Technical metrics of floor stability
| Material | Acclimation Time | Moisture Limit | Janka Rating |
|---|---|---|---|
| Solid White Oak | 7 to 10 days | 6 to 9 percent | 1360 |
| Engineered Maple | 48 to 72 hours | 7 to 11 percent | 1450 |
| Laminate Plank | 48 hours | 12 percent | N/A |
| Nylon Carpet | 24 hours | 65 percent RH | N/A |
As shown in the table, every material has its own set of rules. You can’t treat a laminate install like a carpet install. For laminate, acclimation is the law. If you take the planks from a cold warehouse and install them immediately in a warm, humid house, they will expand. The locking joints will snap. I have seen it happen. The sound is like a small gunshot. Once those tongue-and-groove joints are broken, the floor is toast. You can’t glue them back together and expect them to hold.

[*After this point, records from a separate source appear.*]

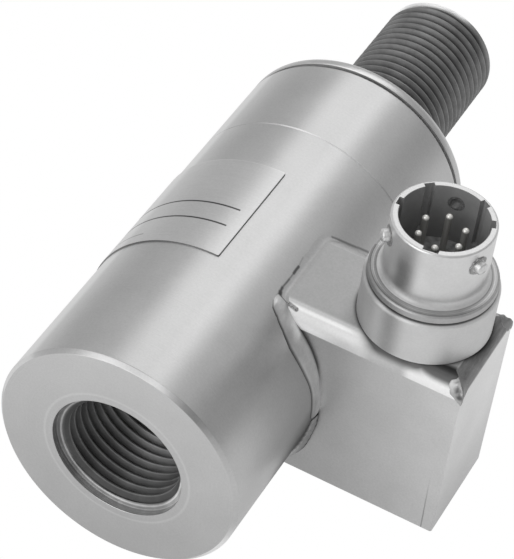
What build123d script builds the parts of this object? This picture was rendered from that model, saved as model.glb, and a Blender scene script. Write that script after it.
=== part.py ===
from build123d import *
import math
import os

# The load axis runs along Y. The female end face lies in the plane Y = 0, the stud points to +Y,
# the electronics housing stands out towards +X and its connector towards +Z.

# body and spring element
body_diameter = 38.1
body_chamfer = 0.6
head_length = 21.0
seam_distance = 55.1
groove_distance = 70.85
groove_width = 0.75
seam_chamfer = 0.15
sleeve_thickness = 2.55
sleeve_spigot_length = 4.0
barrel_diameter = 28.0
column_width = 12.0
column_length = 24.0
column_corner_radius = 1.5
column_root_radius = 2.0
boss_diameter = 26.0

# female thread, at its tap-drill size, with a smooth recess at the mouth
thread_major_diameter = 19.05
tap_drill_diameter = 17.46
recess_diameter = 20.6
recess_depth = 1.2
tapped_length = 26.0
drill_tip_angle = 118.0
bore_floor_thickness = 1.55

# male stud, plain at its major diameter
flange_thickness = 2.4
flange_edge_radius = 1.9
flange_spigot_diameter = 23.0
stud_length = 31.9
undercut_diameter = 16.6
undercut_length = 1.8
stud_tip_chamfer = 1.1

# joint between the two sleeves and the seal in the groove
lap_length = 3.0
lap_step = 1.15
seal_setback = 0.55

# nameplate, angles measured about the load axis from +X towards +Z
plate_start = 25.1
plate_width = 20.2
plate_thickness = 0.2
plate_first_angle = 88.5
plate_arc = 120.0
plate_corner_radius = 0.3

# electronics housing, its front wall set back from the start of the gauge column
housing_setback = 9.3
housing_depth = 17.0
housing_top_drop = 3.2
sheet_thickness = 1.2
bend_radius = 2.6
upright_edge_radius = 0.35
corner_weld_radius = 1.3
corner_weld_stand = 0.15
bead_leg_on_body = 2.4
bead_leg_on_wall = 1.1
bead_bulge = 0.25
bead_leg_on_top = 0.5

# connector, its axis parallel to Z at a distance from the body's surface
connector_distance = 9.65
housing_end_space = 10.7
collar_front_space = 0.05
collar_wall = 2.6
collar_height = 7.35
collar_floor = 1.2
collar_edge_radius = 0.6
wire_hole_diameter = 10.6
gasket_thickness = 0.35
gasket_inset = 0.3
connector_flange_overhang = 1.825
connector_flange_thickness = 1.1
barrel_outer_diameter = 14.75
barrel_wall = 1.015
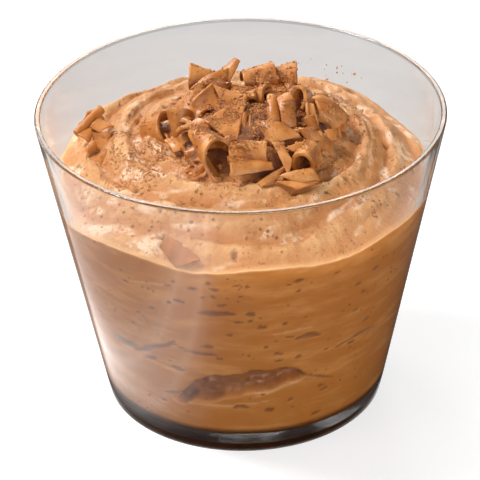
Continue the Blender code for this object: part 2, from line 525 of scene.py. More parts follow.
@dataclass
class Tumbler:
    """The clear tumbler: tapered wall, rounded rim, thick foot with a shallow recess."""

    height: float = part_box("tumbler")[1].z
    rim_radius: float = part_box("tumbler")[1].x
    foot_share: float = 30.8 / 45.0
    rim_wall: float = 1.3 * MM
    rim_round: float = 0.36 * MM
    foot_wall: float = 1.9 * MM
    heel: float = 1.6 * MM
    floor: float = 5.0 * MM
    corner: float = 2.6 * MM
    recess_radius: float = 25.5 * MM
    recess_depth: float = 0.7 * MM
    steps: int = 224
    arc_steps: int = 12
    wall_stops: tuple[float, ...] = (0.004, 0.02, 0.1, 0.3, 0.5, 0.7, 0.9, 0.98, 0.996)

    def outer(self, height: float) -> float:
        """Outside radius of the straight wall at a height."""
        foot = self.foot_share * self.rim_radius
        return foot + (self.rim_radius - foot) * height / self.height

    def inner(self, height: float) -> float:
        """Inside radius of the straight wall at a height."""
        return self.outer(height) - self.foot_wall - (self.rim_wall - self.foot_wall) * height / self.height

    def straight(self, first: tuple[float, float], last: tuple[float, float]) -> Profile:
        """Points along a straight stretch, close together at its ends so that curves next to it stay local.

        Args:
            first: the (radius, height) that the stretch starts from.
            last: the (radius, height) that it runs to.

        Returns:
            The points between the two.
        """
        return [tuple(a + (b - a) * stop for a, b in zip(first, last)) for stop in self.wall_stops]

    def profile(self) -> Profile:
        """The glass section, from under the foot, up the outside and down the inside.

        Returns:
            The section's (radius, height) points.
        """
        slope = math.degrees(math.atan2(self.rim_radius * (1 - self.foot_share), self.height))
        heel_middle = (self.outer(self.heel) - self.heel, self.heel)
        rim_outer = (self.rim_radius - self.rim_round, self.height - self.rim_round)
        rim_inner = (self.rim_radius - self.rim_wall + self.rim_round, self.height - self.rim_round)
        corner_height = self.floor + self.corner
        corner_middle = (self.inner(corner_height) - self.corner, corner_height)
        edge = self.recess_radius - 2 * self.recess_depth
        recess = [(0.0, self.recess_depth), (edge, self.recess_depth), (self.recess_radius, 0.0)]
        heel = arc(heel_middle, self.heel, -90, -slope, self.arc_steps)
        outer_edge = arc(rim_outer, self.rim_round, -slope, 90, self.arc_steps)
        inner_edge = arc(rim_inner, self.rim_round, 90, 180 - slope, self.arc_steps)
        rim = outer_edge + self.straight(outer_edge[-1], inner_edge[0]) + inner_edge
        corner = arc(corner_middle, self.corner, -slope, -90, self.arc_steps)
        floor = (0.0, self.floor)
        under = self.straight((0.0, self.recess_depth), recess[1])
        outside = self.straight(heel[-1], rim[0])
        inside = self.straight(rim[-1], corner[0])
        bottom = self.straight(corner[-1], floor)
        return recess[:1] + under + recess[1:] + heel + outside + rim + inside + corner + bottom + [floor]

    def build(self, finish: GlassFinish) -> bpy.types.Object:
        """Turns the tumbler.

        Args:
            finish: the glass.

        Returns:
            The tumbler's object.
        """
        bm = turned(self.profile(), self.steps)
        return add_piece("tumbler_glass", bm, finish.make(), ("tumbler",), sharp=35.0)


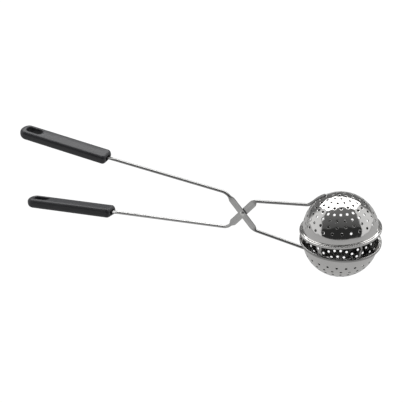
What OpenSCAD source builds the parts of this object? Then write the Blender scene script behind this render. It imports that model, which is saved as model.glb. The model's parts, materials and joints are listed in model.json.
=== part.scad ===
// Scissor tea infuser: two crossed wire arms riveted together, each with a moulded
// handle at one end and one half of a perforated steel ball at the other.
// X runs from the handles to the ball, Y is the rivet's axis and Z is up.
// The origin is the middle of the ball, midway between the two cups.

/* [Pose] */
// Angle each arm stands open from the closed ball, in degrees
open_angle = 2.84; // [0:0.01:20]

/* [Wire arms] */
// Diameter of the round wire
wire_d = 2; // [1.8:0.05:2.1]
// Distance from the pivot to the bend on the handle side
handle_bend = 16.7; // [15.5:0.1:20]
// Distance from the pivot to the bend on the ball side
ball_bend = 13.5; // [12.5:0.1:17]
// Slope of the lap when the ball is closed, in degrees
lap_angle = 46.25; // [40:0.25:52]
// Slope of the handle-side wire when the ball is closed, in degrees
handle_angle = 2.25; // [0:0.25:6]
// Slope of the ball-side wire when the ball is closed, in degrees
ball_angle = 5.5; // [3:0.25:8]
// Bare wire between the handle-side bend and the handle
wire_reach = 85; // [60:1:110]
// Radius of the handle-side bend, to the middle of the wire
handle_bend_r = 5; // [3.5:0.25:6]
// Radius of the ball-side bend and of the bend at the cup, to the middle of the wire
ball_bend_r = 3; // [2.5:0.25:4]

/* [Flattened stretches] */
// Width of the lap that carries the rivet
lap_w = 4.6; // [3.8:0.1:4.8]
// Thickness of the lap
lap_t = 0.7; // [0.6:0.05:0.9]
// Gap between the two laps
lap_gap = 0.06; // [0.02:0.01:0.1]
// Half the length of the fully flattened lap
lap_half = 10.6; // [9:0.1:11]
// Width of the strap welded to the cup
strap_w = 2.8; // [2.4:0.1:3.2]
// Thickness of the strap welded to the cup
strap_t = 1.1; // [0.9:0.05:1.2]
// Angle from the cup's rim to the strap's end, around the cup, in degrees
strap_end = 67; // [55:1:72]
// Width of the tang held in the handle
tang_w = 3; // [2.6:0.1:3.4]
// Thickness of the tang held in the handle
tang_t = 1; // [0.9:0.05:1.2]
// Length of the tang inside the handle
tang_len = 26; // [15:1:32]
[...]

The carpet installation checklist for professionals
- Verify subfloor flatness to within 3/16 inch over a 10 foot radius.
- Conduct a calcium chloride moisture test on all concrete slabs.
- Acclimate carpet and pad to the jobsite temperature for at least 24 hours.
- Install tack strips with a 1/8 inch gap from the vertical surface.
- Use a power stretcher for all areas larger than 10 by 10 feet.
- Seal all seams with a professional grade seaming iron and premium tape.
- Trim the carpet with a sharp wall trimmer to ensure a clean tuck.
If your installer walks into your house with nothing but a knee kicker and a utility knife, send them home. They are not an installer; they are a carpet layer. There is a difference. An installer understands the physics. They understand that the carpet needs to be under tension to survive. They understand that the floor leveling compound is not an option; it is a requirement. I have spent my career fixing the mistakes of guys who wanted to go fast. Going fast in this business just means you get to do the job twice for the price of one. I would rather spend three days on my knees grinding concrete and know that the floor I lay will still be flat when I am dead and gone. That is the architect’s mindset. That is how you build a floor that lasts. Don’t let a knee kicker ruin your investment.